==== MATERIAL TO PROCESS ====
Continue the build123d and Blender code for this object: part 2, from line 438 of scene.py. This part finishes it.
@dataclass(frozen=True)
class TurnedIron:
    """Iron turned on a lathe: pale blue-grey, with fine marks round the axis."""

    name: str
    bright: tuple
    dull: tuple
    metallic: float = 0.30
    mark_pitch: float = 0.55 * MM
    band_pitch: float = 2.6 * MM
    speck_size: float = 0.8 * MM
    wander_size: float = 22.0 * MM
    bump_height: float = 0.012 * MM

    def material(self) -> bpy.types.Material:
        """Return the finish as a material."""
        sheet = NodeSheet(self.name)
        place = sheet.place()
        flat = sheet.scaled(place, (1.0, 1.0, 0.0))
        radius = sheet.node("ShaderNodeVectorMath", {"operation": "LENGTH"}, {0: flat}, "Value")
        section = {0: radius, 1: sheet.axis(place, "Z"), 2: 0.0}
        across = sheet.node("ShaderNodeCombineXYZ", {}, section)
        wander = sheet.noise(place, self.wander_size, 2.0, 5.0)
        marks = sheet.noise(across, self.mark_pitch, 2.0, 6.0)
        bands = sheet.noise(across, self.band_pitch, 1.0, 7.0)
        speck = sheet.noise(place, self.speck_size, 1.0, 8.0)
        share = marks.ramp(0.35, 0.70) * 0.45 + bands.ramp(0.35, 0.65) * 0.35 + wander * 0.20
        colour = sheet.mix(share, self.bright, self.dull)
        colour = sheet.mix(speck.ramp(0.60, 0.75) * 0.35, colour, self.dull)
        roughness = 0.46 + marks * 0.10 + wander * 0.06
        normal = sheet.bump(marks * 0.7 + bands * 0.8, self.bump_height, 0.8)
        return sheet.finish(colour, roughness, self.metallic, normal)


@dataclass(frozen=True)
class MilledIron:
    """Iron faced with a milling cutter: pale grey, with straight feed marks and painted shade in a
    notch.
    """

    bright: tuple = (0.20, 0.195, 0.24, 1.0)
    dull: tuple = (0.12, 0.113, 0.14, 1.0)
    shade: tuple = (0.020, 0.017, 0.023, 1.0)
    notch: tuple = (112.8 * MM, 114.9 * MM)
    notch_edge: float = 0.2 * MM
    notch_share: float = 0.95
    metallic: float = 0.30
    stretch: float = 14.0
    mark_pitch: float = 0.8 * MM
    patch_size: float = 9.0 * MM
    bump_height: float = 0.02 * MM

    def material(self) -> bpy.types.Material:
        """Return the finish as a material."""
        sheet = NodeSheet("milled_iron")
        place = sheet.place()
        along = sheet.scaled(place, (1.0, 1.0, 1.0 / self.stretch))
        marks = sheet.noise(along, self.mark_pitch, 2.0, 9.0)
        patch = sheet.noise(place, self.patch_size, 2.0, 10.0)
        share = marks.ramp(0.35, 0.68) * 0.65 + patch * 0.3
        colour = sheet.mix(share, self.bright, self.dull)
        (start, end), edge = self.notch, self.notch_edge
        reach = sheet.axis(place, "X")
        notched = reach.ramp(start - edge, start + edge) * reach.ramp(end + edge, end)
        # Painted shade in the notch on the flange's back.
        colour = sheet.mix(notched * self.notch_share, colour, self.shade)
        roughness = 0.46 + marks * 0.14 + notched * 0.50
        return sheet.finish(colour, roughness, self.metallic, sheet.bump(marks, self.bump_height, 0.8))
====
==== MATERIAL TO PROCESS ====
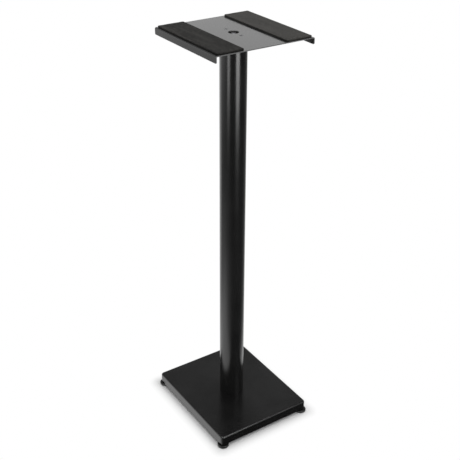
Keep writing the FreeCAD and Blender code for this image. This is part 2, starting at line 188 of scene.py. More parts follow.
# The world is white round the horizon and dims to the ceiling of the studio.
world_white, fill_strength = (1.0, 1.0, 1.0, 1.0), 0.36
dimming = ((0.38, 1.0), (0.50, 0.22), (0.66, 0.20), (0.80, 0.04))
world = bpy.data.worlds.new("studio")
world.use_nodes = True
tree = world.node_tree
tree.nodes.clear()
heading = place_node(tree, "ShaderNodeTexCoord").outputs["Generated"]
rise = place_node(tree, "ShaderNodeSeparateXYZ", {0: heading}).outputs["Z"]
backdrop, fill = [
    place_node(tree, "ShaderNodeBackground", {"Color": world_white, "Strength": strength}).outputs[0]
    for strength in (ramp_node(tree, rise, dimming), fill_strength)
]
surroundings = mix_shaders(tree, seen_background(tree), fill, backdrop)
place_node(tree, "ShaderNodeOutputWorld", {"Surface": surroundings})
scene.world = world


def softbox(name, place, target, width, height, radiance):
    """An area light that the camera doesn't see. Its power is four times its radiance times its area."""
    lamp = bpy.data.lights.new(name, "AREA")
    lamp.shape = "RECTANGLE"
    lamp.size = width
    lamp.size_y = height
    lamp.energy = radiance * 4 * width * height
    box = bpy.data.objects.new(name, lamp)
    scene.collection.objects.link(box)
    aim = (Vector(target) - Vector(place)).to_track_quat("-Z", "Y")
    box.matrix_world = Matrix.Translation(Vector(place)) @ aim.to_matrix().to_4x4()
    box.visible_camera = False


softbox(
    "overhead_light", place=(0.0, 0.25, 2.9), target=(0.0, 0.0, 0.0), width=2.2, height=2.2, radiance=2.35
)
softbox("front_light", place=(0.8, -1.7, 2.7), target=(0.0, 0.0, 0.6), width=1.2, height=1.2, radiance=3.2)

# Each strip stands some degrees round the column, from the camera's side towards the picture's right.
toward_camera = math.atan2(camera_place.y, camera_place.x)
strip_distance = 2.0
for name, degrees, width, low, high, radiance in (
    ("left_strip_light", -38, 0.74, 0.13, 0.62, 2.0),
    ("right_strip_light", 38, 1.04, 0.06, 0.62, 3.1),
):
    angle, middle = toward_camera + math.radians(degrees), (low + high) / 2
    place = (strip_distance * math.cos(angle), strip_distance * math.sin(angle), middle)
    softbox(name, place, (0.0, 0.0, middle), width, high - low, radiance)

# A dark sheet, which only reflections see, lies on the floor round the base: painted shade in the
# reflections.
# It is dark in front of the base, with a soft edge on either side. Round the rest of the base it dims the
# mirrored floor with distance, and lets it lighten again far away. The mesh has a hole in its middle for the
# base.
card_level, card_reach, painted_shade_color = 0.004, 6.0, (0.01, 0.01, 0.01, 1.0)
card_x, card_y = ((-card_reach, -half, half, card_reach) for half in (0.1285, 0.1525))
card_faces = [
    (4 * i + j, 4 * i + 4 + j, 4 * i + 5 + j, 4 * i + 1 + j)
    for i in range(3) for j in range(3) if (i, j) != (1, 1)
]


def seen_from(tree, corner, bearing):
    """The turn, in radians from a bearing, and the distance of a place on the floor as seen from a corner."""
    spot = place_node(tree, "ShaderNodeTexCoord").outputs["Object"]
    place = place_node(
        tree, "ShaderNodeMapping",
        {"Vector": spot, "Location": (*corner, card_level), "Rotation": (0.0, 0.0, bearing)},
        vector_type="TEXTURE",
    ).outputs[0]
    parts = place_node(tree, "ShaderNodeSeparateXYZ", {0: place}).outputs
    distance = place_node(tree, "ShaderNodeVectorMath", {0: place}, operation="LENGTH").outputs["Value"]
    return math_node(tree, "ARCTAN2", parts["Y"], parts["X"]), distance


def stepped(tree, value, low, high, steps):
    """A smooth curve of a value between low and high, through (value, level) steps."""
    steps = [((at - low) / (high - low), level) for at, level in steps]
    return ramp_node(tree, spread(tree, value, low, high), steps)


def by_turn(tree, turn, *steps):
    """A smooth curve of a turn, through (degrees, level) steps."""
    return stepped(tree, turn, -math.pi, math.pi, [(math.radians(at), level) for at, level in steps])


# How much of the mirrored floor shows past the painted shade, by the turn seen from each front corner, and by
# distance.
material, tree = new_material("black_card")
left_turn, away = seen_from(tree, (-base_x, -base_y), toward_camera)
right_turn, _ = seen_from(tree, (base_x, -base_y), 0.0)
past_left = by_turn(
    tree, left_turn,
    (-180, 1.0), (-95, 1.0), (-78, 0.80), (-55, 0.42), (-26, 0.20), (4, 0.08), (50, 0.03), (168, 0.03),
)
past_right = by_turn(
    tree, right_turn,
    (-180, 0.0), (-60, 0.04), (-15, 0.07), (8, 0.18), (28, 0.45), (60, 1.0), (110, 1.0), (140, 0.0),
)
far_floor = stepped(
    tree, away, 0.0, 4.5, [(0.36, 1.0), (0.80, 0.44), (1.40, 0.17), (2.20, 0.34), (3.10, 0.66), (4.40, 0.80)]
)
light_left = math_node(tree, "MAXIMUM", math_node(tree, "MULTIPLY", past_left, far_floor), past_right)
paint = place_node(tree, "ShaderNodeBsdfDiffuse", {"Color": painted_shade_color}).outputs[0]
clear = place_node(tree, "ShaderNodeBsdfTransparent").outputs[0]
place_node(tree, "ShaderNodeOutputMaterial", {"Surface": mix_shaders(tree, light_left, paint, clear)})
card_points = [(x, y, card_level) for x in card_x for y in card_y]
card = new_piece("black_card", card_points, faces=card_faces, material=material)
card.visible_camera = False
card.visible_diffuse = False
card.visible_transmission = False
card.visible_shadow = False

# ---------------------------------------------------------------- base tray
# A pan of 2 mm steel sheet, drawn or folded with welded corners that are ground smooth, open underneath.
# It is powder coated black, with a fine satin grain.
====
# WHAT IS NEEDED
Return all lines of the material above in which the word "this" occurs.

# WRITTEN RESPONSE
Continue the build123d and Blender code for this object: part 2, from line 438 of scene.py. This part finishes it.
Keep writing the FreeCAD and Blender code for this image. This is part 2, starting at line 188 of scene.py. More parts follow.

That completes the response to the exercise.